In 2005 Oswaldo Cortes and colleagues discovered a disjunct population in the area of Soatá, approximately 100 km south of San Gill, and in 2004-06 Thomas M Donegan and colleagues discovered a population in the Serranía de los Yariguíes, about 50 km to the west of San Gill.

===Habitat===
This wren is found in dry forest at altitudes between 1132 and 1840 m, in areas with abundant vegetation cover, a dense understory and abundant leaf litter. Its presence was found to be significantly correlated with that of Tricanthera gigantea, Acacia farnesiana, Sapindus saponaria and Pithecellobium dulce. A recent survey found populations of Niceforo's wren in riparian forest fragments with tangled vegetation composed by shrubs and thorn scrubs, and also along shaded edges of coffee and cacao plantations.

==Behaviour==
===Feeding===
Niceforo's wren is a largely terrestrial species, being found mostly within 2.66 m of ground level. They appear to forage for food mainly in leaf litter on the ground and have also been observed gleaning for arthropods under dry leaves and pecking on branches and tree holes.

===Breeding===
It is a monogamous species. Pairs defend territories from 1 to 4 ha along streams and rivers, and the maximum density has been calculated as one individual for every two hectares of habitat.

===Nesting===
Niceforo's wrens construct an elbow-shaped nest with an entrance at one side of the top and a globular base. These nests are located between 3 and 10 m above the ground, typically in trees of 12-16 m in height. Nesting materials included vegetable fibers of Tillandsia usneoides, fungal rhizomorphs (Marasmius spp.), plant twigs, and vines, forming a very dense structure.
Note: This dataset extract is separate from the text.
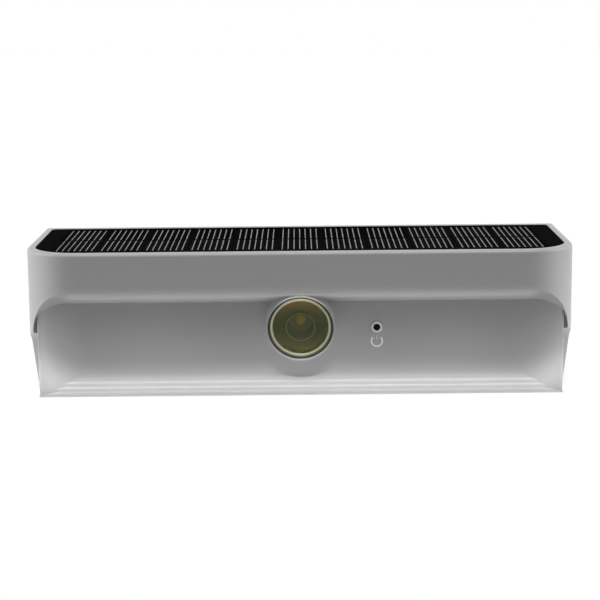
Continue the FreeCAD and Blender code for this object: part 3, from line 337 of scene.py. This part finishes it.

As has been observed in two other species of Thryophilus wrens as well as some other tropical bird species, Niceforo's wrens construct their nests near wasp colonies, a strategy that increases the rate of offspring survival as the wasps deter predators.

==Status==
Niceforo's wren is listed as critically endangered on both the IUCN Red List and the Red Book of the Birds of Colombia. Surveys between 2004 and 2008 recorded 77 individuals. Based on these data the IUCN estimates the current global population is approximately 30-200 mature individuals. The surviving population is highly fragmented, with no single location holding more than 50 individuals.

The major threat to this species is habitat loss. All known populations face a progressive loss of habitat caused by the transformation of forests into croplands, pressure from goat farming (which destroys the dense understructure the species prefers), forest fires and the drying up of streams and rivers.

===Conservation efforts===
Project Chicamocha was established in 2003 under the Conservation Leadership Programme to support the conservation of two species endemic to the dry forest of the Chicamocha Valley: Niceforo's wren and the Chestnut-bellied hummingbird. This work led to the establishment in 2009 of the Niceforo's Wren Natural Bird Reserve in Zapatoca. Run by the Colombian NGO Fundación ProAves, the reserve comprises 1400 ha of dry forest habitat, protecting a population of 21 individuals discovered in Santander Department in 2008. Another population of the wren is protected within the Serranía de los Yariguíes National Nature Park.

The project also led to the consolidation of the Alliance Chicamocha for the conservation of biodiversity of the Chicamocha Canyon, made up of government entities, NGOs, the local community, research institutes and universities.

In the municipality of Soatá in Boyacá, the organization OCOTEA, the ornithology group of the Francisco José de Caldas District University, and the Fundación Ecodiversidad have worked towards the conservation of and research on Niceforo's wren. In this town there is strong support for conservation of biodiversity, including the founding of the first community reserve in the Chicamocha Canyon.